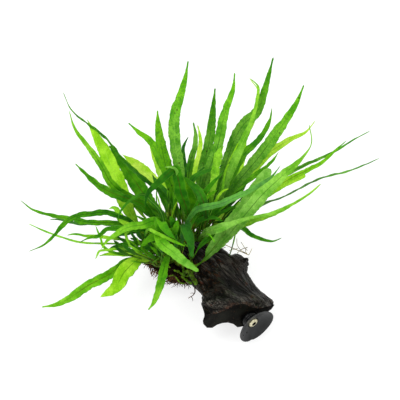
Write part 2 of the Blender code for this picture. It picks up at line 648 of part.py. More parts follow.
def make_room(line, half, edge, floor, rounds):
    """Moves leaves toward or away from the viewer until those that cross in the picture clear each other."""
    count = len(line)
    weights = between_rings(FINE_STEPS)
    spread = np.linspace(-1, 1, ACROSS_STEPS)
    fine_half = half @ weights.T
    fine_edge = np.einsum("fk,nkc->nfc", weights, edge)
    owner = np.repeat(np.arange(count), FINE_STEPS * ACROSS_STEPS)
    station = np.tile(np.repeat(np.arange(FINE_STEPS), ACROSS_STEPS), count)
    offset = fine_half[:, :, None, None] * fine_edge[:, :, None, :] * spread[None, None, :, None]
    reach = fine_half * np.abs(fine_edge).max(axis=2)
    free = np.clip(np.arange(LEAF_RINGS + 1) / 2, 0, 1)
    start = line[:, :, 2].copy()
    for number in range(rounds):
        fine = np.einsum("fk,nkc->nfc", weights, line)
        rise = FLOOR_LINE - fine[:, :, 1]
        lowest = (FLOOR_CLEARANCE / PIXEL - rise * math.cos(VIEW_TILT)) / math.sin(VIEW_TILT)
        points = (fine[:, :, None, :] + offset).reshape(-1, 3)
        shift = CELL / 2 * np.array((number % 2, number // 2 % 2))
        cells = np.floor((points[:, :2] + shift) / CELL).astype(int)
        order = np.lexsort((points[:, 2], cells[:, 1], cells[:, 0]))
        first, second = order[:-1], order[1:]
        together = (cells[first] == cells[second]).all(axis=1) & (owner[first] != owner[second])
        lack = ROOM - (points[second, 2] - points[first, 2])
        close = together & (lack > 0)
        push = np.zeros((count, FINE_STEPS))
        tally = np.zeros((count, FINE_STEPS))
        for side, sign in ((first[close], -0.5), (second[close], 0.5)):
            np.add.at(push, (owner[side], station[side]), sign * lack[close])
            np.add.at(tally, (owner[side], station[side]), 1)
        push /= np.maximum(tally, 1)
        column = np.clip(points[:, 0] // 2, 0, 199).astype(int)
        row = np.clip(points[:, 1] // 2, 0, 199).astype(int)
        under = floor[column, row] + SOLID_ROOM - points[:, 2]
        under = under.reshape(count, FINE_STEPS, ACROSS_STEPS).max(axis=2)
        low = lowest + reach - fine[:, :, 2]
        push = np.where(under > 0, np.maximum(push, 0.6 * under), push)
        push = np.where(low > 0, np.maximum(push, low), push)
        strongest = np.abs(push)
        moved = np.einsum("fk,nf->nk", weights, push * strongest)
        weight = np.einsum("fk,nf->nk", weights, strongest)
        step = free * moved / np.maximum(weight, 0.3)
        step = (step + 0.5 * SPREAD * (np.roll(step, 1, axis=1) + np.roll(step, -1, axis=1)) * free) / (1 + SPREAD)
        line[:, :, 2] += 1.2 * step
        drift = line[:, :, 2] - start
        line[:, 1:-1, 2] += EASING * (drift[:, :-2] + drift[:, 2:] - 2 * drift[:, 1:-1])


def part_stalks(line, half, solid, rounds):
    """Moves the thin stalks, in any direction, until they clear each other and the solid that carries them."""
    count = len(line)
    steps = 2 * FINE_STEPS
    weights = between_rings(steps)
    fine_half = (half @ weights.T).reshape(-1)
    owner = np.repeat(np.arange(count), steps)
    thin = np.flatnonzero(fine_half < THIN)
    free = np.clip(np.arange(LEAF_RINGS + 1) / 1.5, 0, 1)
    for _ in range(rounds):
        fine = np.einsum("fk,nkc->nfc", weights, line).reshape(-1, 3)
        tree = KDTree(len(thin))
        for index in thin:
            tree.insert(fine[index], int(index))
        tree.balance()
        push = np.zeros((len(fine), 3))
        tally = np.zeros(len(fine))
        for index in thin:
            for place_on, other, distance in tree.find_range(fine[index], 2 * THIN):
                need = fine_half[index] + fine_half[other] + STALK_ROOM
                if owner[other] == owner[index] or distance >= need:
                    continue
                away = (fine[index] - fine[other]) / max(distance, 0.05)
                push[index] += away * (need - distance) / 2
                tally[index] += 1
            if index % steps < STALK_FOOT:
                continue
            world = spot(*fine[index])
            near, normal, _, distance = solid.find_nearest(world, THIN * 2 * PIXEL)
            if near is None:
                continue
            clear = math.copysign(distance, (world - near).dot(normal)) / PIXEL
            need = fine_half[index] + STALK_ROOM
            if clear < need:
                push[index] += (picture_of(normal * PIXEL) - picture_of((0, 0, 0))) * (need - clear)
                tally[index] += 1
        push = (push / np.maximum(tally, 1)[:, None]).reshape(count, steps, 3)
        size = np.linalg.norm(push, axis=2)
        moved = np.einsum("fk,nfc->nkc", weights, push * size[:, :, None])
        weight = np.einsum("fk,nf->nk", weights, size)
        line += free[None, :, None] * moved / np.maximum(weight, 0.3)[:, :, None]


def leaf_mesh(name, line, half, edge):
    points = [spot(*point) for point in line]
    rings = []
    for number in range(LEAF_RINGS):
        ahead, behind = points[number + 1], points[max(0, number - 1)]
        along = (ahead - behind).normalized()
        right, down, toward = edge[number]
        side = heading((right, -down, toward))
        side = (side - along * side.dot(along)).normalized()
        normal = side.cross(along).normalized()
        if normal.dot(TO_VIEWER) < 0:
            normal = -normal
        reach = half[number] * PIXEL
        lift = KEEL * max(0, reach - STALK_RADIUS)
        thick = BLADE_THICKNESS / 2 if reach > 2 * STALK_RADIUS else STALK_RADIUS
        middle = points[number]
        rings.append((
            middle - side * reach + normal * lift,
            middle - normal * thick,
            middle + side * reach + normal * lift,
            middle + normal * thick,
        ))
    shape = loft(rings, None, points[-1])
    return mesh_from(shape, name)


def centre_on_floor(collection):
    """Carries every object so that the middle of the pieces, seen from above, stands over the origin."""
    points = np.array(finished(collection.objects)[0])
    middle = (points.min(axis=0) + points.max(axis=0)) / 2
    carrier = bpy.data.objects.new("centre", None)
    carrier.location = (-middle[0], -middle[1], 0)
    for thing in list(bpy.data.objects):
        if thing is not carrier:
            thing.parent = carrier
    bpy.context.scene.collection.objects.link(carrier)


def main():
    clear_scene()
    plant = bpy.data.collections.new("java_fern_on_driftwood")
    cutters = bpy.data.collections.new("cutters")
    bpy.context.scene.collection.children.link(plant)
    bpy.context.scene.collection.children.link(cutters)
    wood = make_wood(plant, cutters)
    turned("suction_cup", CUP_PROFILE, CUP_STEPS, "rubber", plant)
    screw = turned("screw", SCREW_PROFILE, SCREW_STEPS, "steel", plant)
    head_top = SCREW_PROFILE[0][1] / 1000
    cut(screw, cylinder_cutter("socket", SOCKET_RADIUS, head_top - SOCKET_DEPTH, 0, 6, cutters))
    mat = make_root_mat(wood, plant, cutters)
    carrier = BVHTree.FromPolygons(*finished([wood, mat]))
    stems = []
    for number, points in enumerate(RHIZOMES, 1):
        stems.append(make_rhizome(f"rhizome_{number}", points, carrier, -45, plant))
    solids = [thing for thing in plant.objects if not thing.name.startswith(("suction", "screw"))]
    bases = choose_bases(stems)
    plans = [leaf_plan(row, bases[index]) for index, row in enumerate(LEAVES)]
    line, half, edge = (np.stack([plan[part] for plan in plans]) for part in ("line", "half", "edge"))
    solid = BVHTree.FromPolygons(*finished(solids))
    floor = height_map(solid)
    for rounds, stalk_rounds in ROUNDS:
        make_room(line, half, edge, floor, rounds)
        part_stalks(line, half, solid, stalk_rounds)
    for number in range(len(plans)):
        name = f"leaf_{number + 1:02d}"
        place(name, leaf_mesh(name, line[number], half[number], edge[number]), "leaf", plant)
    centre_on_floor(plant)


main()
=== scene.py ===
"""Dresses the java fern on driftwood: waved leaves with ribs and veins, fibrous wood, root felt and hairs,
creeping stems, the rubber suction cup and its screw.

Places are given in the picture frame, as in the part: across to the right, down the picture and toward the
viewer, in pixels of the front view. PIXEL turns them into metres.
"""

import math
import random

import bmesh
import bpy
import numpy as np
from mathutils import Matrix, Vector, noise
from mathutils.bvhtree import BVHTree


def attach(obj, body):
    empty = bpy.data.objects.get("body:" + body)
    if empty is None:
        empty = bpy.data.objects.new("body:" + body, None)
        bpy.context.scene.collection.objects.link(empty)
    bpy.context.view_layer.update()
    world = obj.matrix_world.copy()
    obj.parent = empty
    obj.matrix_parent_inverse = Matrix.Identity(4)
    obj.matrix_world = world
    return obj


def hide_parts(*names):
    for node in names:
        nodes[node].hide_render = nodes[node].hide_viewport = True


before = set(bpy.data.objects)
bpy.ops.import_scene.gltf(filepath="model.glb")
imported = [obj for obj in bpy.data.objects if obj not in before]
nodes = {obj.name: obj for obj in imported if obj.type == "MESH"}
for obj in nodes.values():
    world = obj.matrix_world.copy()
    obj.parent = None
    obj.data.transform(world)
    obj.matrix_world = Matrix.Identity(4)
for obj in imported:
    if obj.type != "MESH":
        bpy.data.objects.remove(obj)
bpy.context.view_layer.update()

# The picture frame
CUP_DIAMETER = 0.0365
CUP_ACROSS = 40.6
PIXEL = CUP_DIAMETER / CUP_ACROSS
VIEW_TILT = math.radians(40)
TO_VIEWER = Vector((0, -math.cos(VIEW_TILT), math.sin(VIEW_TILT)))
CUP_SPOT = (256.7, 326.8, 12.85)
CUP_FACES = Vector((0.570, -0.663, 0.485)).normalized()
PICTURE_SIZE = 400
CAMERA_DISTANCE = 10.0
SENSOR = 36.0
# How far behind the foremost point of the cup its rim is still read
RIM_DEPTH = 2e-5


def heading(right, up, toward):
    """A direction in (right, up the picture, toward the viewer) as a world direction."""
    return Vector((
        right,
        up * math.sin(VIEW_TILT) - toward * math.cos(VIEW_TILT),
        up * math.cos(VIEW_TILT) + toward * math.sin(VIEW_TILT),
    ))


def rim_middle():
    """The middle of the cup's rim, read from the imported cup."""
    facing = heading(*CUP_FACES)
    points = {tuple(round(value, 6) for value in vertex.co) for vertex in nodes["suction_cup"].data.vertices}
    front = max(Vector(point).dot(facing) for point in points)
    rim = [Vector(point) for point in points if Vector(point).dot(facing) > front - RIM_DEPTH]
    return sum(rim, Vector()) / len(rim)


RIM_MIDDLE = rim_middle()
CUP_AXIS = heading(*CUP_FACES).normalized()


def spot(across, down, toward):
    """A place in the picture frame as a world point in metres."""
    rise = CUP_SPOT[1] - down
    nearer = toward - CUP_SPOT[2]
    return RIM_MIDDLE + PIXEL * Vector((
        across - CUP_SPOT[0],
        rise * math.sin(VIEW_TILT) - nearer * math.cos(VIEW_TILT),
        rise * math.cos(VIEW_TILT) + nearer * math.sin(VIEW_TILT),
    ))


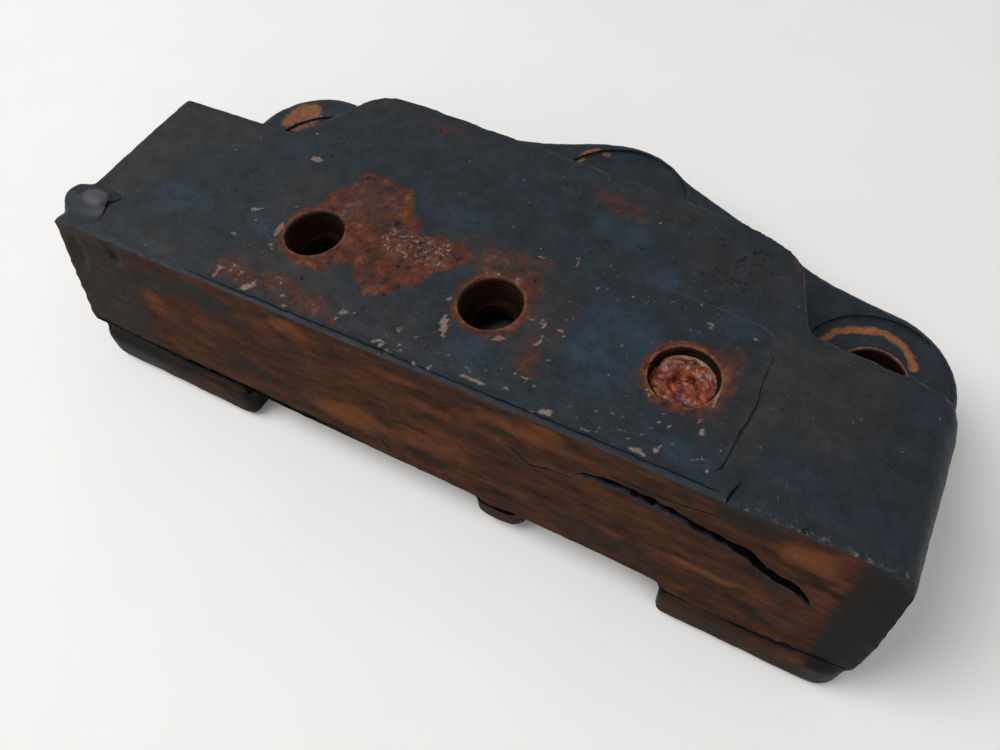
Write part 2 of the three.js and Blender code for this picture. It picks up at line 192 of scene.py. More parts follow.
def noise(points, size, seed):
    """Smooth random heights from -1 to 1: random corner values of a lattice whose cells are
    `size` wide, joined inside each cell by s = t*t*(3-2t) along each axis."""
    table = np.random.default_rng(seed).uniform(-1, 1, (32, 32, 32))
    scaled = np.asarray(points, float) / size
    cell = np.floor(scaled).astype(int)
    t = scaled - cell
    t = t * t * (3 - 2 * t)
    total = np.zeros(len(scaled))
    for corner in itertools.product((0, 1), repeat=3):
        weight = np.prod(np.where(np.array(corner) == 1, t, 1 - t), axis=1)
        i, j, k = ((cell + corner) % 32).T
        total += weight * table[i, j, k]
    return total


def grid(points, close_rows=False, close_columns=False, start=None, end=None):
    """A grid of points as a surface: neighbours in rows and columns are joined by four-sided
    faces, and a pole before the first row or after the last one closes it with triangles."""
    rows, columns = points.shape[:2]
    index = np.arange(rows * columns).reshape(rows, columns)
    if close_columns:
        index = np.concatenate([index, index[:, :1]], 1)
    if close_rows:
        index = np.concatenate([index, index[:1]], 0)
    corners = [index[:-1, :-1], index[:-1, 1:], index[1:, 1:], index[1:, :-1]]
    quads = np.stack(corners, -1).reshape(-1, 4)
    vertices = points.reshape(-1, 3)
    triangles = np.zeros((0, 3), int)
    for pole, edge in ((start, index[0, ::-1]), (end, index[-1])):
        if pole is not None:
            tip = np.full(len(edge) - 1, len(vertices))
            vertices = np.vstack([vertices, pole])
            triangles = np.vstack([triangles, np.stack([edge[:-1], edge[1:], tip], -1)])
    return outward(vertices, quads, triangles)


def outward(vertices, quads, triangles):
    """The same closed surface with its faces turned outwards, by the sign of its volume, which
    is the sum over triangles of a . (b x c)."""
    flat = np.vstack([quads[:, :3], quads[:, [0, 2, 3]], triangles])
    a, b, c = (vertices - vertices.mean(0))[flat].transpose(1, 0, 2)
    if np.einsum("ij,ij->", a, np.cross(b, c)) < 0:
        quads = quads[:, ::-1]
        triangles = triangles[:, ::-1]
    return vertices, quads, triangles


def together(shapes):
    """Separate closed surfaces as one list of points and faces."""
    counts = np.cumsum([0] + [len(vertices) for vertices, _, _ in shapes])
    vertices = np.vstack([shape[0] for shape in shapes])
    quads = np.vstack([shape[1] + n for shape, n in zip(shapes, counts)])
    triangles = np.vstack([shape[2] + n for shape, n in zip(shapes, counts)])
    return vertices, quads, triangles


def turned(profile, sides, centre=(0, 0, 0), axis="Z"):
    """Radius and height pairs turned about an axis: x = r cos a, y = r sin a, z = h. A profile
    that starts and ends on the axis is closed by poles, and any other runs back to its start."""
    profile = np.asarray(profile, float)
    solid = profile[0, 0] == 0 and profile[-1, 0] == 0
    rows = profile[1:-1] if solid else profile
    angle = np.linspace(0, 2 * np.pi, sides, endpoint=False)
    radius = rows[:, :1]
    height = np.repeat(rows[:, 1:], sides, 1)
    points = np.stack([radius * np.cos(angle), radius * np.sin(angle), height], -1)
    poles = ((0, 0, profile[0, 1]), (0, 0, profile[-1, 1])) if solid else (None, None)
    vertices, quads, triangles = grid(points, not solid, True, *poles)
    if axis == "X":
        vertices = vertices[:, [2, 0, 1]]
    return vertices + np.array(centre, float), quads, triangles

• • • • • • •

• THE EXERCISE:
Transcribe word for word the lines from the one holding "if empty is" through the one holding "obj.parent = empty". Include both, and add nothing.

• EXERCISE RESPONSE:
    if empty is None:
        empty = bpy.data.objects.new("body:" + body, None)
        bpy.context.scene.collection.objects.link(empty)
    bpy.context.view_layer.update()
    world = obj.matrix_world.copy()
    obj.parent = empty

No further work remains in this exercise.